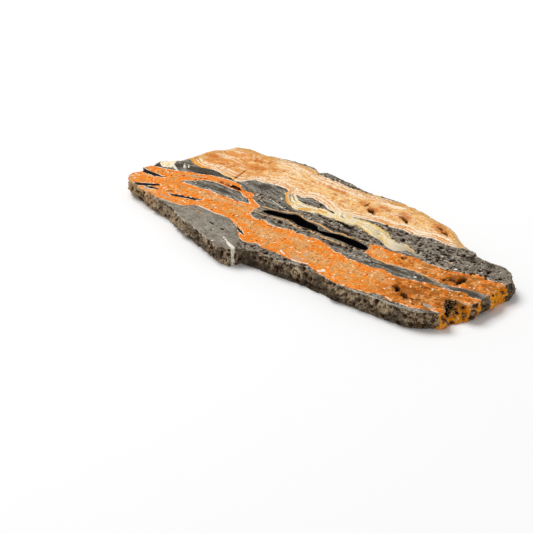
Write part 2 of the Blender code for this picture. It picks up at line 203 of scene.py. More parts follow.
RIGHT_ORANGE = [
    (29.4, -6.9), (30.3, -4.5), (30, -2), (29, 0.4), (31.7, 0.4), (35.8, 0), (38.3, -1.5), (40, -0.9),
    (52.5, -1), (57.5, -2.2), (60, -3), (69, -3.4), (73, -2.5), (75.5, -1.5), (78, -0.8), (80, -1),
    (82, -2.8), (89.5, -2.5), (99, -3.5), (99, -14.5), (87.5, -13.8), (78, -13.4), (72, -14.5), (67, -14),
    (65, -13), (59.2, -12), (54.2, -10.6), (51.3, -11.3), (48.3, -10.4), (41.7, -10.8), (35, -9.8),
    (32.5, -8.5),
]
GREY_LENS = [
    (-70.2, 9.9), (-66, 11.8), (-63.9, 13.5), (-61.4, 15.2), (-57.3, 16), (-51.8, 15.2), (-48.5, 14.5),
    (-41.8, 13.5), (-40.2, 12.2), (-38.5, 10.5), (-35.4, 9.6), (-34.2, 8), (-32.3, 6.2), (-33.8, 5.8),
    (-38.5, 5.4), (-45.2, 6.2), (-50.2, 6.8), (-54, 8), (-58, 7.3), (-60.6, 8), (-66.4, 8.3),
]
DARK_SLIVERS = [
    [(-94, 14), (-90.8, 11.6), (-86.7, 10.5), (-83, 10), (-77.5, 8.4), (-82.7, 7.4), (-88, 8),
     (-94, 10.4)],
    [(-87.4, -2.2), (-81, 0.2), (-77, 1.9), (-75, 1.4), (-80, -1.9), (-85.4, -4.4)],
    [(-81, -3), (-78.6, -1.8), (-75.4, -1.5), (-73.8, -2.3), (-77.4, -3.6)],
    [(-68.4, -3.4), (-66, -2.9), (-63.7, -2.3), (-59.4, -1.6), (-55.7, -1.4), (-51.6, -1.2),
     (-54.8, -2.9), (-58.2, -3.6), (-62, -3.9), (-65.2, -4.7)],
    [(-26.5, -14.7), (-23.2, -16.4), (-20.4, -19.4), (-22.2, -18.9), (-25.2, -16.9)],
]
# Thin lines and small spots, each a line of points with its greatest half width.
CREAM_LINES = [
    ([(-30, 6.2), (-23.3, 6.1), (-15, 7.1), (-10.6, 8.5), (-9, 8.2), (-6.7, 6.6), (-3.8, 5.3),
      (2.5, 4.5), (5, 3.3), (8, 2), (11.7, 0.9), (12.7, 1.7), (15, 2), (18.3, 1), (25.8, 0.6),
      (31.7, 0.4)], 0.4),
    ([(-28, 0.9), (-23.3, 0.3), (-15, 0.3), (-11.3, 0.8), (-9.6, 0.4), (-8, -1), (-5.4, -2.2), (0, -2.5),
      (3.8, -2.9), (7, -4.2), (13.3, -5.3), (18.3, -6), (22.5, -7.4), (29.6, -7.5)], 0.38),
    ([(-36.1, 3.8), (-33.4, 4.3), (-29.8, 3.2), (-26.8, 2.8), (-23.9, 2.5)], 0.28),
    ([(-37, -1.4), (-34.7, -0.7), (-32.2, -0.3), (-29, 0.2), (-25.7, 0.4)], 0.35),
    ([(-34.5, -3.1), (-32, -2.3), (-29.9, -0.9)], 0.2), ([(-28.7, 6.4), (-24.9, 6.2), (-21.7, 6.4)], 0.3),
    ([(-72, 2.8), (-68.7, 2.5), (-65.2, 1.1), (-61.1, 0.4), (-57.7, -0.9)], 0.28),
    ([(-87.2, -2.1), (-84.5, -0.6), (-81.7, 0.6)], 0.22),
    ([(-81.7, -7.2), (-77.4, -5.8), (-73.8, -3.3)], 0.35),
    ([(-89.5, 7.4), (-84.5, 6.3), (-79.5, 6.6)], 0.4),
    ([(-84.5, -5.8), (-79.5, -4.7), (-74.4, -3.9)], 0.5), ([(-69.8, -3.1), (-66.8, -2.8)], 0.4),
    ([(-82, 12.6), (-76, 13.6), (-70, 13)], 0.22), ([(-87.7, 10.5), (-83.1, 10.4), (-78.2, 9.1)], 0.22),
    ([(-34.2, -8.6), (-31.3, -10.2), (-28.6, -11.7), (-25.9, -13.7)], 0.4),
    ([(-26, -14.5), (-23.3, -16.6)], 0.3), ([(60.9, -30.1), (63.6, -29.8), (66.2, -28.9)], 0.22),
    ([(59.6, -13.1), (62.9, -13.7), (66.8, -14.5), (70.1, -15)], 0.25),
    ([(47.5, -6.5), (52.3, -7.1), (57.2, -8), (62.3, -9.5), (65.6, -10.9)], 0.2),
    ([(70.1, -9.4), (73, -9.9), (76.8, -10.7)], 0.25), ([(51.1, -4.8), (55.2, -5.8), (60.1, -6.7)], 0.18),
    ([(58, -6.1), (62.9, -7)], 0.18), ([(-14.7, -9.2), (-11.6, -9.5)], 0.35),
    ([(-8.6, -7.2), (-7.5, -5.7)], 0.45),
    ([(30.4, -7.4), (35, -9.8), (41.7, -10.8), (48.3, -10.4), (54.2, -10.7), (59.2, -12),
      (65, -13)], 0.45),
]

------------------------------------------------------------

EXERCISE => Each line of the material should be duplicated exactly, please.

ANSWER IN FULL =>
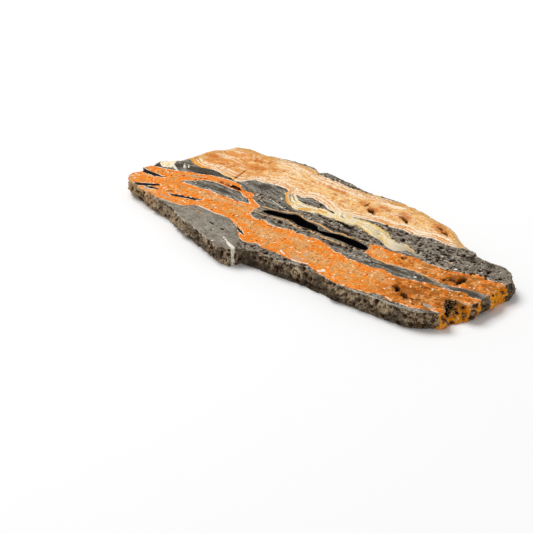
Write part 2 of the Blender code for this picture. It picks up at line 203 of scene.py. More parts follow.
RIGHT_ORANGE = [
    (29.4, -6.9), (30.3, -4.5), (30, -2), (29, 0.4), (31.7, 0.4), (35.8, 0), (38.3, -1.5), (40, -0.9),
    (52.5, -1), (57.5, -2.2), (60, -3), (69, -3.4), (73, -2.5), (75.5, -1.5), (78, -0.8), (80, -1),
    (82, -2.8), (89.5, -2.5), (99, -3.5), (99, -14.5), (87.5, -13.8), (78, -13.4), (72, -14.5), (67, -14),
    (65, -13), (59.2, -12), (54.2, -10.6), (51.3, -11.3), (48.3, -10.4), (41.7, -10.8), (35, -9.8),
    (32.5, -8.5),
]
GREY_LENS = [
    (-70.2, 9.9), (-66, 11.8), (-63.9, 13.5), (-61.4, 15.2), (-57.3, 16), (-51.8, 15.2), (-48.5, 14.5),
    (-41.8, 13.5), (-40.2, 12.2), (-38.5, 10.5), (-35.4, 9.6), (-34.2, 8), (-32.3, 6.2), (-33.8, 5.8),
    (-38.5, 5.4), (-45.2, 6.2), (-50.2, 6.8), (-54, 8), (-58, 7.3), (-60.6, 8), (-66.4, 8.3),
]
DARK_SLIVERS = [
    [(-94, 14), (-90.8, 11.6), (-86.7, 10.5), (-83, 10), (-77.5, 8.4), (-82.7, 7.4), (-88, 8),
     (-94, 10.4)],
    [(-87.4, -2.2), (-81, 0.2), (-77, 1.9), (-75, 1.4), (-80, -1.9), (-85.4, -4.4)],
    [(-81, -3), (-78.6, -1.8), (-75.4, -1.5), (-73.8, -2.3), (-77.4, -3.6)],
    [(-68.4, -3.4), (-66, -2.9), (-63.7, -2.3), (-59.4, -1.6), (-55.7, -1.4), (-51.6, -1.2),
     (-54.8, -2.9), (-58.2, -3.6), (-62, -3.9), (-65.2, -4.7)],
    [(-26.5, -14.7), (-23.2, -16.4), (-20.4, -19.4), (-22.2, -18.9), (-25.2, -16.9)],
]
# Thin lines and small spots, each a line of points with its greatest half width.
CREAM_LINES = [
    ([(-30, 6.2), (-23.3, 6.1), (-15, 7.1), (-10.6, 8.5), (-9, 8.2), (-6.7, 6.6), (-3.8, 5.3),
      (2.5, 4.5), (5, 3.3), (8, 2), (11.7, 0.9), (12.7, 1.7), (15, 2), (18.3, 1), (25.8, 0.6),
      (31.7, 0.4)], 0.4),
    ([(-28, 0.9), (-23.3, 0.3), (-15, 0.3), (-11.3, 0.8), (-9.6, 0.4), (-8, -1), (-5.4, -2.2), (0, -2.5),
      (3.8, -2.9), (7, -4.2), (13.3, -5.3), (18.3, -6), (22.5, -7.4), (29.6, -7.5)], 0.38),
    ([(-36.1, 3.8), (-33.4, 4.3), (-29.8, 3.2), (-26.8, 2.8), (-23.9, 2.5)], 0.28),
    ([(-37, -1.4), (-34.7, -0.7), (-32.2, -0.3), (-29, 0.2), (-25.7, 0.4)], 0.35),
    ([(-34.5, -3.1), (-32, -2.3), (-29.9, -0.9)], 0.2), ([(-28.7, 6.4), (-24.9, 6.2), (-21.7, 6.4)], 0.3),
    ([(-72, 2.8), (-68.7, 2.5), (-65.2, 1.1), (-61.1, 0.4), (-57.7, -0.9)], 0.28),
    ([(-87.2, -2.1), (-84.5, -0.6), (-81.7, 0.6)], 0.22),
    ([(-81.7, -7.2), (-77.4, -5.8), (-73.8, -3.3)], 0.35),
    ([(-89.5, 7.4), (-84.5, 6.3), (-79.5, 6.6)], 0.4),
    ([(-84.5, -5.8), (-79.5, -4.7), (-74.4, -3.9)], 0.5), ([(-69.8, -3.1), (-66.8, -2.8)], 0.4),
    ([(-82, 12.6), (-76, 13.6), (-70, 13)], 0.22), ([(-87.7, 10.5), (-83.1, 10.4), (-78.2, 9.1)], 0.22),
    ([(-34.2, -8.6), (-31.3, -10.2), (-28.6, -11.7), (-25.9, -13.7)], 0.4),
    ([(-26, -14.5), (-23.3, -16.6)], 0.3), ([(60.9, -30.1), (63.6, -29.8), (66.2, -28.9)], 0.22),
    ([(59.6, -13.1), (62.9, -13.7), (66.8, -14.5), (70.1, -15)], 0.25),
    ([(47.5, -6.5), (52.3, -7.1), (57.2, -8), (62.3, -9.5), (65.6, -10.9)], 0.2),
    ([(70.1, -9.4), (73, -9.9), (76.8, -10.7)], 0.25), ([(51.1, -4.8), (55.2, -5.8), (60.1, -6.7)], 0.18),
    ([(58, -6.1), (62.9, -7)], 0.18), ([(-14.7, -9.2), (-11.6, -9.5)], 0.35),
    ([(-8.6, -7.2), (-7.5, -5.7)], 0.45),
    ([(30.4, -7.4), (35, -9.8), (41.7, -10.8), (48.3, -10.4), (54.2, -10.7), (59.2, -12),
      (65, -13)], 0.45),
]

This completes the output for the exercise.